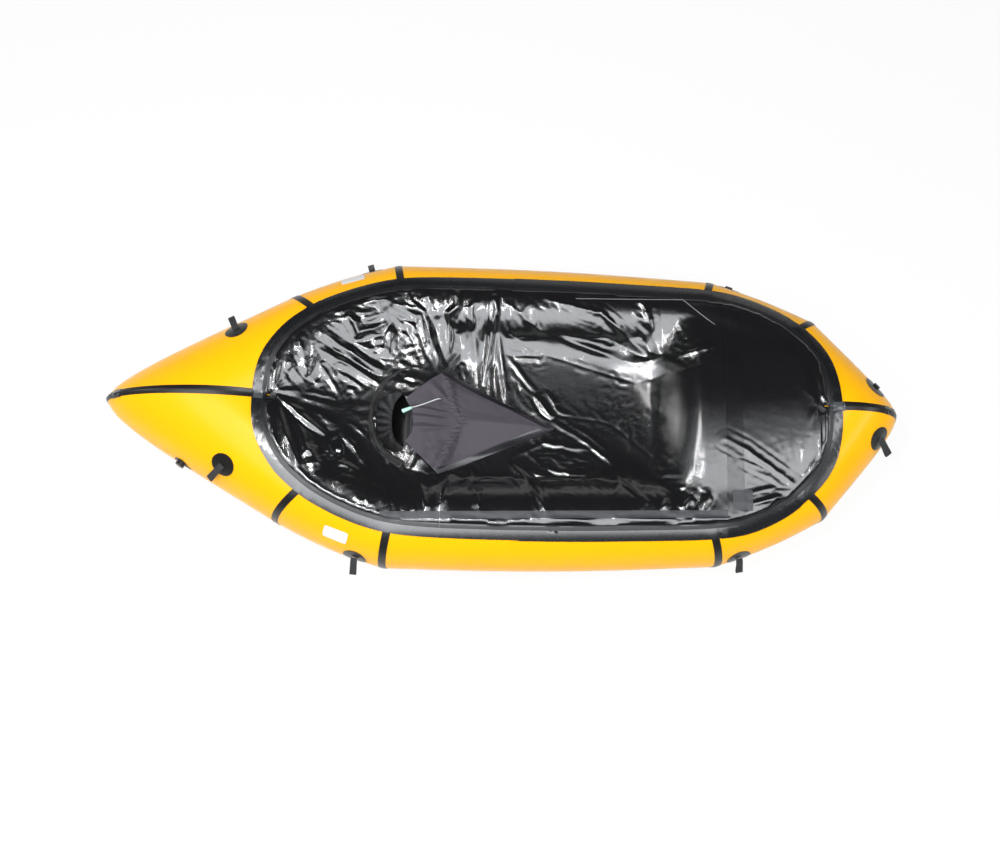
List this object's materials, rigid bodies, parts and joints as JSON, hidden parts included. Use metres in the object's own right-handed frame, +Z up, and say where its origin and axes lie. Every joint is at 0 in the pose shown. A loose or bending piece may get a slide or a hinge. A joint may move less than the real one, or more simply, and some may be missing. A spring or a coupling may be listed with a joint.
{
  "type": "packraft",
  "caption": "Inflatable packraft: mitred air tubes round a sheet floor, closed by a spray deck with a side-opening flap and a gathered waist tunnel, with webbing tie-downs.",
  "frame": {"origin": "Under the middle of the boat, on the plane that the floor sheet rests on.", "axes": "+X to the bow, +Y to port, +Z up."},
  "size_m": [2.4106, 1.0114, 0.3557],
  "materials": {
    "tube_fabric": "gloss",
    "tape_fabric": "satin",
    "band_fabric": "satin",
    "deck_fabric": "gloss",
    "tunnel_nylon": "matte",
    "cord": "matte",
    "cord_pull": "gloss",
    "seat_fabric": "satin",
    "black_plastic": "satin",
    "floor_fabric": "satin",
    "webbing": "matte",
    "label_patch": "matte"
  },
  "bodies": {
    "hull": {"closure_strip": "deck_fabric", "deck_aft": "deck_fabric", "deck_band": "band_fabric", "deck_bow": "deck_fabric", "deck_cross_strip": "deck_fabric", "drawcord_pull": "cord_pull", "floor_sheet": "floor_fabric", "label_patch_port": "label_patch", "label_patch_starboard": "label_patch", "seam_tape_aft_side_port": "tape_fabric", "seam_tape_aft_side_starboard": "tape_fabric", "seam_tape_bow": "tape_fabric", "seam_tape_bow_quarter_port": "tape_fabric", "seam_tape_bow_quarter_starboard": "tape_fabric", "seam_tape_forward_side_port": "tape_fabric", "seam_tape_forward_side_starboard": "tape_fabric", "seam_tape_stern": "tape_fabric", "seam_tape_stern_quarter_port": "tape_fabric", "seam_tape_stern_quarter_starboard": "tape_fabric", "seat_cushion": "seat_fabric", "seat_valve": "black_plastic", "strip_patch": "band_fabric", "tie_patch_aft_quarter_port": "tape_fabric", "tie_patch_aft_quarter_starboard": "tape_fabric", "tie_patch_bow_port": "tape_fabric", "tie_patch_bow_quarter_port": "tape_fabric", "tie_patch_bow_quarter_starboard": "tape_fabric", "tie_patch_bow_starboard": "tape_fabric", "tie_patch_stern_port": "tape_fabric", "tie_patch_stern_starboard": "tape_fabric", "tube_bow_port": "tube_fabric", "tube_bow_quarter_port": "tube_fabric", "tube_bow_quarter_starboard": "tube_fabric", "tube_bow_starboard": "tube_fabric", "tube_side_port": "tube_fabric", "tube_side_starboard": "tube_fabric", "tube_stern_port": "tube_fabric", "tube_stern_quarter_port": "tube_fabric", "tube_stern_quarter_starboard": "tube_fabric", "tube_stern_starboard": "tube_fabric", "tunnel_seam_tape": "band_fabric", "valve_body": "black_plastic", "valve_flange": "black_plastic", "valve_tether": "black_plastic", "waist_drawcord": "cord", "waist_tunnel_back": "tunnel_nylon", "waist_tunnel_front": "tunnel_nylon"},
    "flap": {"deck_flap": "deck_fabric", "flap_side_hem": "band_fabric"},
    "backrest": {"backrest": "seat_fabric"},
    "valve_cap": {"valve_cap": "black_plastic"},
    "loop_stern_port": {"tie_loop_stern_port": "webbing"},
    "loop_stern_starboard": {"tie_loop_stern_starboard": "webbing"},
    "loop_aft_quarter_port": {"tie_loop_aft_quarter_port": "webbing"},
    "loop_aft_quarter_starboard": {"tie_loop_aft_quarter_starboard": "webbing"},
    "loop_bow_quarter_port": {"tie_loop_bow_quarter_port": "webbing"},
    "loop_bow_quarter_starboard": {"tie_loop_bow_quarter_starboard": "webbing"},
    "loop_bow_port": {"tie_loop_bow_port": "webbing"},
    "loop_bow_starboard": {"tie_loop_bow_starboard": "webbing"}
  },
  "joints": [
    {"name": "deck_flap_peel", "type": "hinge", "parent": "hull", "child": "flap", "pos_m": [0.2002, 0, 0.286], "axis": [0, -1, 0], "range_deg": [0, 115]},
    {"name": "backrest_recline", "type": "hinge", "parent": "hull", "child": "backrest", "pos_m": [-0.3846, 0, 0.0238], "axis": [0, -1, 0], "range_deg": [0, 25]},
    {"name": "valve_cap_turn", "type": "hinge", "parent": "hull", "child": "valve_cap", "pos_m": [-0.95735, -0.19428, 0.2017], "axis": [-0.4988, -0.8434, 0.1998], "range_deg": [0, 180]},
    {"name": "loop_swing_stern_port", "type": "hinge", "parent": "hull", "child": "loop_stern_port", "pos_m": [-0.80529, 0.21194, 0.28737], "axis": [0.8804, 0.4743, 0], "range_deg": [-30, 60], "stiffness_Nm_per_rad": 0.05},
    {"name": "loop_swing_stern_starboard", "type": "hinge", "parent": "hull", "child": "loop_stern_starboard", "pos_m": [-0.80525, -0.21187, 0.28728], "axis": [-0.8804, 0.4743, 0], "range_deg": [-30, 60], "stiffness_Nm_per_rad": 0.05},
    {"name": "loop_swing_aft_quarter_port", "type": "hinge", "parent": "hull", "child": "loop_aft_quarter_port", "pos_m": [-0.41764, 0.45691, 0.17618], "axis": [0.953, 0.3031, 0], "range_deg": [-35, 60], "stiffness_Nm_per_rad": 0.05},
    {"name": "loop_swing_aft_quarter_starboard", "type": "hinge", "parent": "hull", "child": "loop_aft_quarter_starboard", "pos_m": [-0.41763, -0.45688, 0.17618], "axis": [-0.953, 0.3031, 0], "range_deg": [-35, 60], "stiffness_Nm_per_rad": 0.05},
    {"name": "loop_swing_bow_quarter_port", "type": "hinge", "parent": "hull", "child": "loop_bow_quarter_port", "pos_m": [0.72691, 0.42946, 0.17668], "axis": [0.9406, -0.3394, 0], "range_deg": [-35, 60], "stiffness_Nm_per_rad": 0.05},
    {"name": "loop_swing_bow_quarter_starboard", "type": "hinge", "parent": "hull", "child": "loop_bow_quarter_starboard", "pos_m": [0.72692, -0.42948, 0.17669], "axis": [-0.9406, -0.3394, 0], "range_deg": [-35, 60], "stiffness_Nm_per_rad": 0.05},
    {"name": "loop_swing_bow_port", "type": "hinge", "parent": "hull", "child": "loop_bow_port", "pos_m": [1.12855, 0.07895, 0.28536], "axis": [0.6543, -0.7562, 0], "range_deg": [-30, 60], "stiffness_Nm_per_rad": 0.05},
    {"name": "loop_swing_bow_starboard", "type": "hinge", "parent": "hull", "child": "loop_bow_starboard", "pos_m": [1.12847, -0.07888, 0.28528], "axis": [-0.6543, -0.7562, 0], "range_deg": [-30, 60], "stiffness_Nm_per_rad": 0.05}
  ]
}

Task brief - Restate the whole listing exactly.

Response to this task -
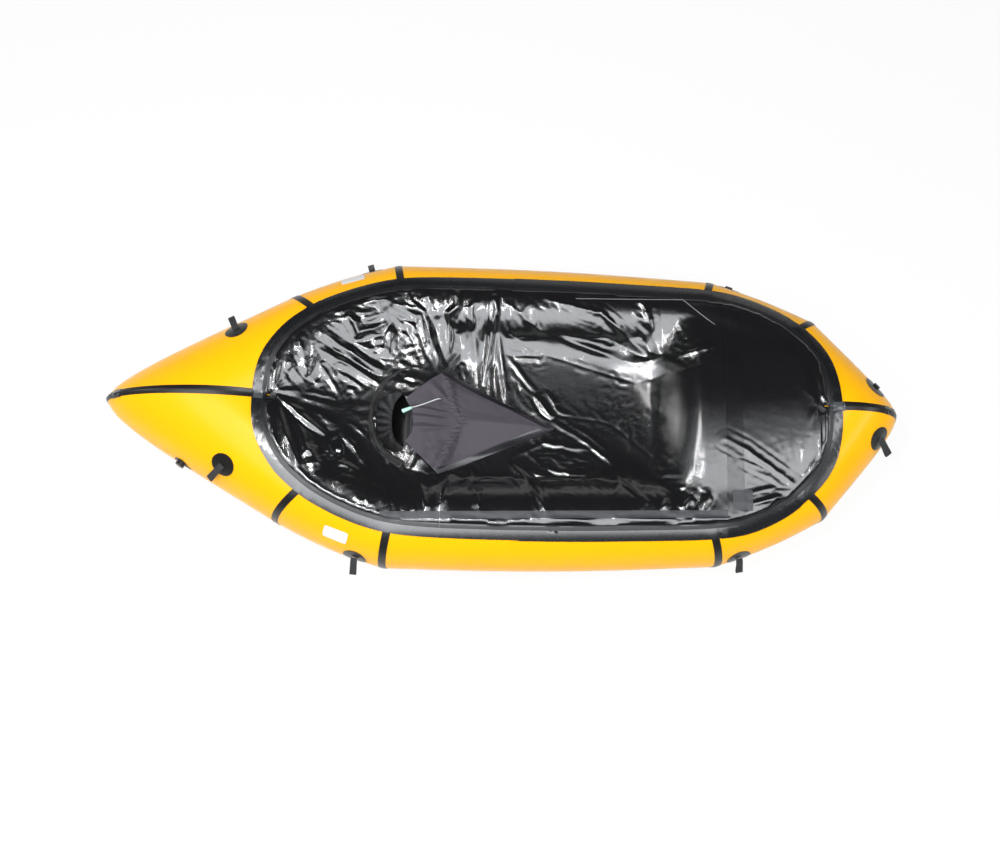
List this object's materials, rigid bodies, parts and joints as JSON, hidden parts included. Use metres in the object's own right-handed frame, +Z up, and say where its origin and axes lie. Every joint is at 0 in the pose shown. A loose or bending piece may get a slide or a hinge. A joint may move less than the real one, or more simply, and some may be missing. A spring or a coupling may be listed with a joint.
{
  "type": "packraft",
  "caption": "Inflatable packraft: mitred air tubes round a sheet floor, closed by a spray deck with a side-opening flap and a gathered waist tunnel, with webbing tie-downs.",
  "frame": {"origin": "Under the middle of the boat, on the plane that the floor sheet rests on.", "axes": "+X to the bow, +Y to port, +Z up."},
  "size_m": [2.4106, 1.0114, 0.3557],
  "materials": {
    "tube_fabric": "gloss",
    "tape_fabric": "satin",
    "band_fabric": "satin",
    "deck_fabric": "gloss",
    "tunnel_nylon": "matte",
    "cord": "matte",
    "cord_pull": "gloss",
    "seat_fabric": "satin",
    "black_plastic": "satin",
    "floor_fabric": "satin",
    "webbing": "matte",
    "label_patch": "matte"
  },
  "bodies": {
    "hull": {"closure_strip": "deck_fabric", "deck_aft": "deck_fabric", "deck_band": "band_fabric", "deck_bow": "deck_fabric", "deck_cross_strip": "deck_fabric", "drawcord_pull": "cord_pull", "floor_sheet": "floor_fabric", "label_patch_port": "label_patch", "label_patch_starboard": "label_patch", "seam_tape_aft_side_port": "tape_fabric", "seam_tape_aft_side_starboard": "tape_fabric", "seam_tape_bow": "tape_fabric", "seam_tape_bow_quarter_port": "tape_fabric", "seam_tape_bow_quarter_starboard": "tape_fabric", "seam_tape_forward_side_port": "tape_fabric", "seam_tape_forward_side_starboard": "tape_fabric", "seam_tape_stern": "tape_fabric", "seam_tape_stern_quarter_port": "tape_fabric", "seam_tape_stern_quarter_starboard": "tape_fabric", "seat_cushion": "seat_fabric", "seat_valve": "black_plastic", "strip_patch": "band_fabric", "tie_patch_aft_quarter_port": "tape_fabric", "tie_patch_aft_quarter_starboard": "tape_fabric", "tie_patch_bow_port": "tape_fabric", "tie_patch_bow_quarter_port": "tape_fabric", "tie_patch_bow_quarter_starboard": "tape_fabric", "tie_patch_bow_starboard": "tape_fabric", "tie_patch_stern_port": "tape_fabric", "tie_patch_stern_starboard": "tape_fabric", "tube_bow_port": "tube_fabric", "tube_bow_quarter_port": "tube_fabric", "tube_bow_quarter_starboard": "tube_fabric", "tube_bow_starboard": "tube_fabric", "tube_side_port": "tube_fabric", "tube_side_starboard": "tube_fabric", "tube_stern_port": "tube_fabric", "tube_stern_quarter_port": "tube_fabric", "tube_stern_quarter_starboard": "tube_fabric", "tube_stern_starboard": "tube_fabric", "tunnel_seam_tape": "band_fabric", "valve_body": "black_plastic", "valve_flange": "black_plastic", "valve_tether": "black_plastic", "waist_drawcord": "cord", "waist_tunnel_back": "tunnel_nylon", "waist_tunnel_front": "tunnel_nylon"},
    "flap": {"deck_flap": "deck_fabric", "flap_side_hem": "band_fabric"},
    "backrest": {"backrest": "seat_fabric"},
    "valve_cap": {"valve_cap": "black_plastic"},
    "loop_stern_port": {"tie_loop_stern_port": "webbing"},
    "loop_stern_starboard": {"tie_loop_stern_starboard": "webbing"},
    "loop_aft_quarter_port": {"tie_loop_aft_quarter_port": "webbing"},
    "loop_aft_quarter_starboard": {"tie_loop_aft_quarter_starboard": "webbing"},
    "loop_bow_quarter_port": {"tie_loop_bow_quarter_port": "webbing"},
    "loop_bow_quarter_starboard": {"tie_loop_bow_quarter_starboard": "webbing"},
    "loop_bow_port": {"tie_loop_bow_port": "webbing"},
    "loop_bow_starboard": {"tie_loop_bow_starboard": "webbing"}
  },
  "joints": [
    {"name": "deck_flap_peel", "type": "hinge", "parent": "hull", "child": "flap", "pos_m": [0.2002, 0, 0.286], "axis": [0, -1, 0], "range_deg": [0, 115]},
    {"name": "backrest_recline", "type": "hinge", "parent": "hull", "child": "backrest", "pos_m": [-0.3846, 0, 0.0238], "axis": [0, -1, 0], "range_deg": [0, 25]},
    {"name": "valve_cap_turn", "type": "hinge", "parent": "hull", "child": "valve_cap", "pos_m": [-0.95735, -0.19428, 0.2017], "axis": [-0.4988, -0.8434, 0.1998], "range_deg": [0, 180]},
    {"name": "loop_swing_stern_port", "type": "hinge", "parent": "hull", "child": "loop_stern_port", "pos_m": [-0.80529, 0.21194, 0.28737], "axis": [0.8804, 0.4743, 0], "range_deg": [-30, 60], "stiffness_Nm_per_rad": 0.05},
    {"name": "loop_swing_stern_starboard", "type": "hinge", "parent": "hull", "child": "loop_stern_starboard", "pos_m": [-0.80525, -0.21187, 0.28728], "axis": [-0.8804, 0.4743, 0], "range_deg": [-30, 60], "stiffness_Nm_per_rad": 0.05},
    {"name": "loop_swing_aft_quarter_port", "type": "hinge", "parent": "hull", "child": "loop_aft_quarter_port", "pos_m": [-0.41764, 0.45691, 0.17618], "axis": [0.953, 0.3031, 0], "range_deg": [-35, 60], "stiffness_Nm_per_rad": 0.05},
    {"name": "loop_swing_aft_quarter_starboard", "type": "hinge", "parent": "hull", "child": "loop_aft_quarter_starboard", "pos_m": [-0.41763, -0.45688, 0.17618], "axis": [-0.953, 0.3031, 0], "range_deg": [-35, 60], "stiffness_Nm_per_rad": 0.05},
    {"name": "loop_swing_bow_quarter_port", "type": "hinge", "parent": "hull", "child": "loop_bow_quarter_port", "pos_m": [0.72691, 0.42946, 0.17668], "axis": [0.9406, -0.3394, 0], "range_deg": [-35, 60], "stiffness_Nm_per_rad": 0.05},
    {"name": "loop_swing_bow_quarter_starboard", "type": "hinge", "parent": "hull", "child": "loop_bow_quarter_starboard", "pos_m": [0.72692, -0.42948, 0.17669], "axis": [-0.9406, -0.3394, 0], "range_deg": [-35, 60], "stiffness_Nm_per_rad": 0.05},
    {"name": "loop_swing_bow_port", "type": "hinge", "parent": "hull", "child": "loop_bow_port", "pos_m": [1.12855, 0.07895, 0.28536], "axis": [0.6543, -0.7562, 0], "range_deg": [-30, 60], "stiffness_Nm_per_rad": 0.05},
    {"name": "loop_swing_bow_starboard", "type": "hinge", "parent": "hull", "child": "loop_bow_starboard", "pos_m": [1.12847, -0.07888, 0.28528], "axis": [-0.6543, -0.7562, 0], "range_deg": [-30, 60], "stiffness_Nm_per_rad": 0.05}
  ]
}